Seine Japanaufenthalte beschränken sich heute auf wöchentliche Besuche des Hombu-Dojos in Tokio – denn sein Dojo in der Silcherstraße braucht ihn.
So spricht er von „Anbindung“ an das Hombu-Dojo und den Aikikai. Wie diese Anbindung aussieht, wird mir aber trotz mehrfachen Nachfragens nicht klar, außer der Tatsache, dass sein Dojo, besser er, eine Mitgliedschaft im BDAL innehat. [BDAL entstand aus dem 1987 als Interessengemeinschaft gegründeten BDAS – durch Schüler, wie Dirk, die sich von Asai Sensei abwandten.] Prüfungen und Meldungen der Prüfungen an den Aikikai seien ihm jedoch nicht wichtig doziert Dirk – und bei dieser Gelegenheit bekomme ich sein im März erschienenes Buch geschenkt.
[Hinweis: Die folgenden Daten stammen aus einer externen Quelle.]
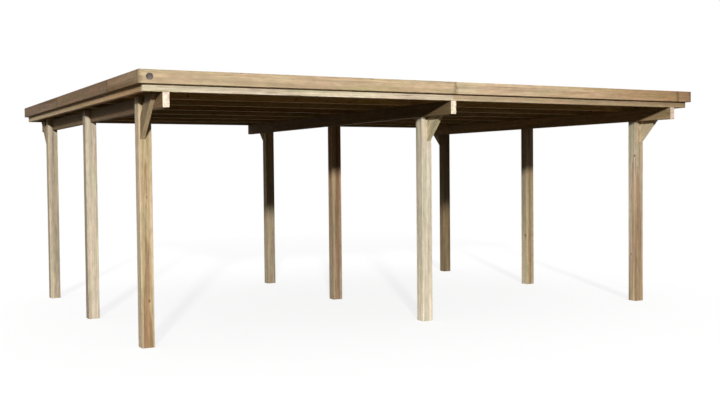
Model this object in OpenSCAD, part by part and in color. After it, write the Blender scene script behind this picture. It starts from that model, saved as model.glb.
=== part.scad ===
// Double timber carport with a flat roof.
// Nine notched posts carry three purlins, which run from front to back and
// hold the rafters. A rim of boards closes the rafter ends, and a fascia
// nailed outside the rim hides the roof sheets.
// The origin is the centre of the footprint on the ground. +X is to the
// right along the front, +Y is towards the back and +Z is up.

/* [Layout] */
// Distance between post centres across the front
bay_w = 2905; // [2400:5:3500]
// Distance between post centres from front to back
bay_d = 2010; // [1500:5:2600]
// Height of the purlins' underside above the ground
clear_h = 2080; // [1800:5:2600]
// How far the roof reaches past the outer posts at each side
side_overhang = 155; // [140:5:400]
// How far the roof reaches past the front and back posts
end_overhang = 575; // [450:5:900]

/* [Posts and purlins] */
// Side of a square post
post_w = 115; // [90:1:160]
// Thickness of a purlin, which is also the depth of the notch in a post
purlin_t = 60; // [40:1:75]
// Height of a purlin
purlin_h = 128; // [100:1:200]

/* [Knee braces] */
// Thickness of a brace
brace_t = 40; // [25:1:45]
// Width of the board that a brace is cut from
brace_w = 140; // [90:1:180]
// How far a brace's foot lies below the purlin
brace_drop = 248; // [230:1:400]

/* [Rafters] */
// Thickness of a rafter
rafter_t = 60; // [38:1:80]
// Height of the rafters and of the rim
rafter_h = 120; // [90:1:180]

/* [Rim] */
// Thickness of the front and back rim boards
rim_end_t = 60; // [38:1:80]
// Thickness of the side rim boards
rim_side_t = 45; // [28:1:60]

/* [Fascia] */
// Thickness of the fascia boards
fascia_t = 42; // [20:1:50]
// Height of the fascia boards
fascia_h = 115; // [95:1:200]
// How far the fascia laps down over the rim
fascia_lap = 58; // [20:1:70]
// Length of the short board at the front's right corner
front_end_l = 204; // [120:1:600]
// Length of the first board of each side, from the front
side_first_l = 1032; // [600:1:1800]
// Length of the second board of each side
side_second_l = 2232; // [1200:1:2600]
// Gap between two boards that meet end to end
board_gap = 2; // [1:0.5:5]

/* [Disc] */
// Diameter of the plain metal disc on the front fascia
disc_d = 60; // [40:1:90]
// Thickness of the disc
disc_t = 2; // [1:0.5:4]
// Distance from the left corner to the disc's centre
disc_from_corner = 92; // [60:1:200]
// Width of the chamfer round the disc's edge
disc_chamfer = 1; // [0.2:0.1:1]

/* [Roof sheets] */
// Height of a rib
rib_h = 35; // [15:1:40]
// Width of a rib at its top
rib_top_w = 40; // [20:1:60]
// Width of a rib at its base
rib_base_w = 76; // [65:1:100]
// Thickness of a sheet
sheet_t = 1; // [0.6:0.1:1.5]
// Number of sheets side by side
sheet_n = 6; // [4:2:8]
// Number of ribs from one lap to the next
ribs_per_sheet = 5; // [4:1:6]
// Flat strip beyond the last rib of a sheet
sheet_foot = 22; // [10:1:30]
// Gap between the sheets and the fascia
sheet_edge_gap = 6; // [3:1:20]
// Gap between two sheets where they lap
lap_gap = 0.3; // [0.2:0.1:0.5]

/* [Hidden] */

// Rows and columns of posts, and the two ends and sides of the roof
LEFT = -1;
MIDDLE = 0;
RIGHT = 1;
FRONT = -1;
CENTRE = 0;
BACK = 1;

// Half sizes of the roof over the fascia, and of the ring of rim boards
roof_hx = bay_w + post_w / 2 + side_overhang;
roof_hy = bay_d + post_w / 2 + end_overhang;
rim_hx = roof_hx - fascia_t;
rim_hy = roof_hy - fascia_t;

// Heights of the purlins' top, the rafters' top and the fascia's underside
purlin_top = clear_h + purlin_h;
rafter_top = purlin_top + rafter_h;
fascia_z = rafter_top - fascia_lap;

// Thickness of the tongue that is left beside a post's notch
tongue_t = post_w - purlin_t;

// Rafters, a node each, stand at equal spaces between the end rims
rafter_n = 6;
rafter_span = 2 * rim_hy - rim_end_t;
rafter_pitch = rafter_span / (rafter_n + 1);

// A brace stands at 45 degrees, so its cuts are the board's diagonal
brace_cut = brace_w * sqrt(2);

// Boards that meet end to end break over the middle purlin
seam_x = purlin_x(MIDDLE) + purlin_t / 2;

// Rib spacing that lets the sheets fill the width inside the fascia
rib_n = sheet_n * ribs_per_sheet;
rib_pitch = 2 * rim_hx / rib_n;
sheet_hy = rim_hy - sheet_edge_gap;
lap_lift = sheet_t + lap_gap;

// Facets of the disc's round edge
disc_fn = 96;

timber = [0.84, 0.75, 0.60];
timber_pale = [0.91, 0.86, 0.75];
timber_tan = [0.80, 0.69, 0.54];
timber_shade = [0.55, 0.46, 0.34];
disc_metal = [0.62, 0.60, 0.58];
sheet_metal = [0.33, 0.35, 0.37];

// Side of the post on which the notch for the purlin is cut: the left row
// is notched on its right side, and the other rows on their left side
function notch_side(column) = column == LEFT ? RIGHT : LEFT;

// Lowest x of a column's purlin, which is flush with the post's notched side
function purlin_x(column) =
    column * bay_w + (notch_side(column) == RIGHT ? post_w / 2 - purlin_t : -post_w / 2);

// Lowest x of a column's braces, which lie against the purlin beside the tongue
function brace_x(column) =
    purlin_x(column) + (notch_side(column) == RIGHT ? -brace_t : purlin_t);

// Lowest x of the tongue of a column's posts
function tongue_x(column) =
    column * bay_w + (notch_side(column) == RIGHT ? -post_w / 2 : post_w / 2 - tongue_t);

// Middle of a rib, counted from the left
function rib_x(rib) = -rim_hx + (rib + 0.5) * rib_pitch;

// Underside of a sheet from its first rib to its last, as points in X and Z
function sheet_line(first, last) = [
    [first == 0 ? -rim_hx + sheet_edge_gap : rib_x(first) - rib_base_w / 2 - sheet_foot, 0],
    for (rib = [first:last]) each [
        [rib_x(rib) - rib_base_w / 2, 0],
        [rib_x(rib) - rib_top_w / 2, rib_h],
        [rib_x(rib) + rib_top_w / 2, rib_h],
        [rib_x(rib) + rib_base_w / 2, 0]
    ],
    [last == rib_n - 1 ? rim_hx - sheet_edge_gap : rib_x(last) + rib_base_w / 2 + sheet_foot, 0]
];

// The same line in the opposite order
function backwards(line) = [for (i = [len(line) - 1:-1:0]) line[i]];

// A board along X: from x0 to x1, y0 to y1 and z0 to z1
module board(x0, x1, y0, y1, z0, z1) {
    translate([x0, y0, z0])
        cube([x1 - x0, y1 - y0, z1 - z0]);
}

// A post with its tongue, at a column and a row of the layout
module post(column, row) {
    x = column * bay_w;
    y = row * bay_d;
    half = post_w / 2;
    color(timber) union() {
        board(x - half, x + half, y - half, y + half, 0, clear_h);
        board(tongue_x(column), tongue_x(column) + tongue_t, y - half, y + half,
            0, purlin_top);
    }
}

// A purlin over the three posts of a column
module purlin(column) {
    color(timber_pale)
        board(purlin_x(column), purlin_x(column) + purlin_t, -rim_hy, rim_hy,
            clear_h, purlin_top);
}

// A knee brace from an end post outwards to the purlin's top
module brace(column, row) {
    foot_z = clear_h - brace_drop;
    rise = purlin_top - foot_z;
    outline = [
        [0, foot_z],
        [0, foot_z + brace_cut],
        [rise - brace_cut, purlin_top],
        [rise, purlin_top]
    ];
    color(timber_tan)
        translate([brace_x(column), row * (bay_d + post_w / 2), 0])
        mirror([0, row == FRONT ? 1 : 0, 0])
        rotate([90, 0, 90])
        linear_extrude(brace_t)
        polygon(outline);
}

// A rafter between the side rims, counted from the front
module rafter(number) {
    y = -rafter_span / 2 + number * rafter_pitch;
    color(timber_shade)
        board(-rim_hx + rim_side_t, rim_hx - rim_side_t, y - rafter_t / 2, y + rafter_t / 2,
            purlin_top, rafter_top);
}

// One of the two rim boards of the front or back
module rim_end(row, side) {
    x0 = side == LEFT ? -rim_hx : seam_x + board_gap / 2;
    x1 = side == LEFT ? seam_x - board_gap / 2 : rim_hx;
    y0 = row == FRONT ? -rim_hy : rim_hy - rim_end_t;
    color(timber_pale)
        board(x0, x1, y0, y0 + rim_end_t, purlin_top, rafter_top);
}

// The rim board of one side, between the front and back rims
module rim_side(side) {
    x0 = side == LEFT ? -rim_hx : rim_hx - rim_side_t;
    color(timber_tan)
        board(x0, x0 + rim_side_t, -rim_hy + rim_end_t, rim_hy - rim_end_t,
            purlin_top, rafter_top);
}

// A fascia board of the front or back, which runs over the ends of the sides
module fascia_end(row, x0, x1) {
    y0 = row == FRONT ? -roof_hy : rim_hy;
    color(timber)
        board(x0, x1, y0, y0 + fascia_t, fascia_z, fascia_z + fascia_h);
}

// A fascia board of one side
module fascia_side(side, y0, y1) {
    x0 = side == LEFT ? -roof_hx : rim_hx;
    color(timber_tan)
        board(x0, x0 + fascia_t, y0, y1, fascia_z, fascia_z + fascia_h);
}

// The first, second and last fascia board of a side, from the front
module fascia_side_front(side) {
    fascia_side(side, -rim_hy, -roof_hy + side_first_l - board_gap / 2);
}

module fascia_side_middle(side) {
    fascia_side(side, -roof_hy + side_first_l + board_gap / 2,
        -roof_hy + side_first_l + side_second_l - board_gap / 2);
}

module fascia_side_back(side) {
    fascia_side(side, -roof_hy + side_first_l + side_second_l + board_gap / 2, rim_hy);
}

// The plain disc on the front fascia, with its back on the board
module corner_disc() {
    color(disc_metal)
        translate([-roof_hx + disc_from_corner, -roof_hy, fascia_z + fascia_h / 2])
        rotate([90, 0, 0])
        rotate_extrude($fn = disc_fn)
        polygon([
            [0, 0],
            [disc_d / 2, 0],
            [disc_d / 2, disc_t - disc_chamfer],
            [disc_d / 2 - disc_chamfer, disc_t],
            [0, disc_t]
        ]);
}

// One ribbed sheet, from its first rib to its last, lifted where it laps
module roof_sheet(first, last, lift) {
    line = sheet_line(first, last);
    upper = [for (point = line) point + [0, sheet_t]];
    translate([0, sheet_hy, rafter_top + lift])
        rotate([90, 0, 0])
        linear_extrude(2 * sheet_hy)
        polygon(concat(line, backwards(upper)));
}

// Every second sheet: the lower ones start at 0, and the lapping ones at 1
module roof_sheets(start) {
    for (sheet = [start:2:sheet_n - 1]) {
        first = sheet * ribs_per_sheet;
        last = min(first + ribs_per_sheet, rib_n - 1);
        color(sheet_metal) roof_sheet(first, last, start * lap_lift);
    }
}

post(LEFT, FRONT);  // post_front_left
post(MIDDLE, FRONT);  // post_front_middle
post(RIGHT, FRONT);  // post_front_right
post(LEFT, CENTRE);  // post_centre_left
post(MIDDLE, CENTRE);  // post_centre_middle
post(RIGHT, CENTRE);  // post_centre_right
post(LEFT, BACK);  // post_back_left
post(MIDDLE, BACK);  // post_back_middle
post(RIGHT, BACK);  // post_back_right
purlin(LEFT);  // purlin_left
purlin(MIDDLE);  // purlin_middle
purlin(RIGHT);  // purlin_right
brace(LEFT, FRONT);  // brace_front_left
brace(MIDDLE, FRONT);  // brace_front_middle
brace(RIGHT, FRONT);  // brace_front_right
brace(LEFT, BACK);  // brace_back_left
brace(MIDDLE, BACK);  // brace_back_middle
brace(RIGHT, BACK);  // brace_back_right
rafter(1);  // rafter_1
rafter(2);  // rafter_2
rafter(3);  // rafter_3
rafter(4);  // rafter_4
rafter(5);  // rafter_5
rafter(6);  // rafter_6
rim_end(FRONT, LEFT);  // rim_front_left
rim_end(FRONT, RIGHT);  // rim_front_right
rim_end(BACK, LEFT);  // rim_back_left
rim_end(BACK, RIGHT);  // rim_back_right
rim_side(LEFT);  // rim_side_left
rim_side(RIGHT);  // rim_side_right
fascia_end(FRONT, -roof_hx, seam_x - board_gap / 2);  // fascia_front_left
fascia_end(FRONT, seam_x + board_gap / 2, roof_hx - front_end_l - board_gap / 2);  // fascia_front_right
fascia_end(FRONT, roof_hx - front_end_l + board_gap / 2, roof_hx);  // fascia_front_end
fascia_side_front(LEFT);  // fascia_left_front
fascia_side_middle(LEFT);  // fascia_left_middle
fascia_side_back(LEFT);  // fascia_left_back
fascia_side_front(RIGHT);  // fascia_right_front
fascia_side_middle(RIGHT);  // fascia_right_middle
fascia_side_back(RIGHT);  // fascia_right_back
fascia_end(BACK, -roof_hx, seam_x - board_gap / 2);  // fascia_back_left
fascia_end(BACK, seam_x + board_gap / 2, roof_hx);  // fascia_back_right
corner_disc();
roof_sheets(0);  // roof_sheets_under
roof_sheets(1);  // roof_sheets_over
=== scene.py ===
"""Looks of a double timber carport with a flat roof.

Each piece of the frame is worked out anew as a board with eased arrises, cut from a log of its
own: every point knows where it lies in that log, so rings, heartwood, knots and checks run
through the solid and meet at the edges. Screws, a turned disc and rolled roof sheets are added.
Lengths are metres: +X runs to the right along the front, +Y to the back, +Z up.
"""

import logging
import math
import zlib
from dataclasses import dataclass, replace
from enum import Enum
from typing import NamedTuple, Union

import bpy
import numpy as np
from mathutils import Matrix, Vector


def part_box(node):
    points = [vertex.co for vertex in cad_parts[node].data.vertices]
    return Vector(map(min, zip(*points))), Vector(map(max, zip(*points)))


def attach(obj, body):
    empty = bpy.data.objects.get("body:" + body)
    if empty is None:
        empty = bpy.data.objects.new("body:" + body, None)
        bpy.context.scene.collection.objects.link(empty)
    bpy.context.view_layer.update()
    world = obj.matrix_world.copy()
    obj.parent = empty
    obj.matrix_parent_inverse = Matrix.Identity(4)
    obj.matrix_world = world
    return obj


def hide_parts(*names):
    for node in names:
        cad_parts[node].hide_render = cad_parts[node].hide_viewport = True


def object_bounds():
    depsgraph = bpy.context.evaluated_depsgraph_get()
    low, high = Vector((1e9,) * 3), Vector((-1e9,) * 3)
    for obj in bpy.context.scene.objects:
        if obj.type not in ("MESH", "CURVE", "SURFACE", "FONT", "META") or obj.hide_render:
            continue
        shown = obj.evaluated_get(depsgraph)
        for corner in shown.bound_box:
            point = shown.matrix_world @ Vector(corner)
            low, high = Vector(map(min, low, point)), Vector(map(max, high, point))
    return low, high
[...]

In seinem Buch würde erklärt, warum Prüfungen eigentlich hinderlich seien, Aikido zu erlernen und zu verstehen. Die Menschen möchten aus seiner Sicht Aikido lernen und sich aber neben dem allgemeinen täglichen Stress nicht auch noch einem Übungs- und Prüfungsstress unterziehen. In seinen Augen sei es auch eine unvereinbare Praxis für Berufstätige, vielleicht auch noch mit Familienanschluss, „so nebenbei“ Aikidolehrer sein zu wollen – denn daran krankten Dojos und das Aikido. Der Mensch möchte sich entwickeln, bewegen und etwas lernen, nicht aber sich einem System unterworfen fühlen. Er habe vor zwei Jahren die letzten Prüfungen abgenommen – aber nur, weil es Schüler waren, die schon sehr lange, eben über zwanzig Jahre, bei ihm Aikido üben. Das Prüfungssystem sei überholt, außerdem sei es für Kinder, vom Begründer des Judo eingeführt worden [Anm. Jigoro Kano 1860 – 1938.] – Dirk erklärt, dass 1880 Kano dieses vom deutschen Schulsystem übernommen und abgeleitet habe. [Anm.: Ein solches System besteht seit Jahrhunderten durch das ca. 730 nach Japan eingeführte Spiel Go – hier gab es zumindest schon immer Dangrade.]
Graduierungen hält er nur bei denen, die später einmal lehren möchten, für angebracht oder gar wichtig. Für den gemeinhin Übenden empfindet er sie aber als störend, denn wer z. B. beruflich bedingt nicht zur Prüfung kommen oder gar nicht regelmäßig üben könne, der fühle sich schnell „untergraduiert“ – und schon seien sozialen Probleme geboren.